Sadly, that evening, three thugs break into the Spruce’s shop and attempt a robbery, but with business as bad as it is, there isn’t much to steal. The leader of the pack is Sam (Holt McCallany), Benjamin’s nephew who demands his uncle’s tribal treasures. In the commotion, Sam shoots and kills the Spruces in cold blood. However, the old Chief Wood’nhead statue that guards the shop out front magically comes to life and with his tomahawk exacts swift and much deserved revenge on the three killers!

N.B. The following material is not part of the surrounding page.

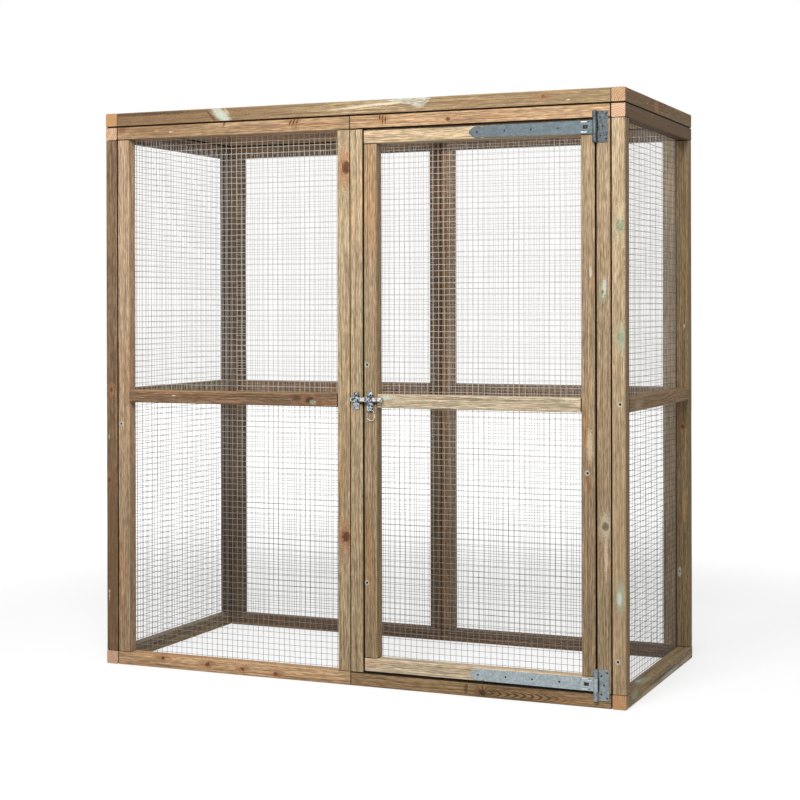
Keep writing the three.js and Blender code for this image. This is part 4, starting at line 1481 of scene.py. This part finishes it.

Now "The Raft" is not only my favorite segment of Creepshow 2, but probably one of the stand-out episodes of the entire Creepshow film series. Four college students, Deke, Laverne, Randy, and Rachel, head for a remote and deserted lake to party and let off a bit of steam. They swim off to a wooden raft floating in the center of the lake and once there, they notice what appears to be an oil slick in the water. In actuality, it’s a Blob-like substance that they all witness suddenly devour a seagull. Realizing that they’re now floating a good mile or two away from shore, the blob creature starts surrounding their raft. Deke, the loud mouthed jock/stoner-dude of the gang, immediately wants to take control of the panicked situation and plans to make a swim for it once he sees a clear opportunity to outswim the slick creature. But alas, the blob isn’t all that dumb. One by one it manages to pluck each teen off of the raft, either by grabbing them through the cracks of the raft or snatching them as they look over. One of the funnier yet more horrific moments is when Randy and Laverne (the last remaining survivors) fall asleep on the raft. Although Randy was there with his girlfriend Rachel, and Laverne is/was with Deke, he inexplicably tries to make out with her while she’s asleep! Don’t worry though, the blob wouldn’t let him get away with it and the conclusion of this particular tale is both dark, hilarious and satisfying. This is a modern day version of the Blob but confined to a raft in the middle of the lake which makes it pure horror gold. Two points for King on this one.
Lastly, there’s "The Hitchhiker," a segment that I remember scaring the absolute living crap out of me when I first saw it as a kid. But now I’ve conquered my fear and even wear a t-shirt sporting the Hitchhiker on it and his now-famous catch-phrase “Thanks for the ride, lady!” Annie Lansing (Lois Chiles) is a successful business woman who’s having an affair on her husband. That is if you consider hiring a gigolo for his services for the evening an affair. Realizing she overslept and needs to meet her husband, she takes off in a hurry in her Mercedes-Benz, but in her haste, and while speeding down a particularly dark and curvy road, she ends up accidently mowing down an unsuspecting hitchhiker on the road. No one witnesses the incident and in her panic she decides to flee the scene of the hit and run! On her way home, she’s continually trying to convince herself that she can live with the guilt of the accidental murder she just committed. And that’s when the hitchhiker himself keeps approaching her vehicle shouting out, “Thanks for the ride, lady” and keeps trying to get in her car! Haunted by the hitchhiker, she tries repeatedly to kill him and run him down over and over again, but he just keeps coming back, each time looking more hideous than the last time and still grinning and thanking her for the ride. Is she losing it? Or is the vengeful ghost of the hitchhiker exacting his revenge?
As with all the Creepshow films, there are some fun interstitial segments with Billy, the paperboy and horror fanatic who is reading these tales in the latest issue of Creepshow, but who also falls victim to a group of bullies. But hey, this is a Creepshow movie, so don’t worry. Those bullies will also get their comeuppance. While not the classic that the original is, Creepshow 2 does offer up a lot of fun stories and would make for a great group screening with friends. It was followed up by a completely unrelated name-only sequel Creepshow 3 in 2006, but most consider the Romero produced Tales From The Darkside: The Movie (a terrific horror anthology in its own right) the official Creepshow 3.
Fun Fact: While not yet officially working as KNB FX, the key FX artists Howard Berger and Greg Nicotero flew straight from the set of Sam Raimi’s Evil Dead 2 to work on Creepshow 2.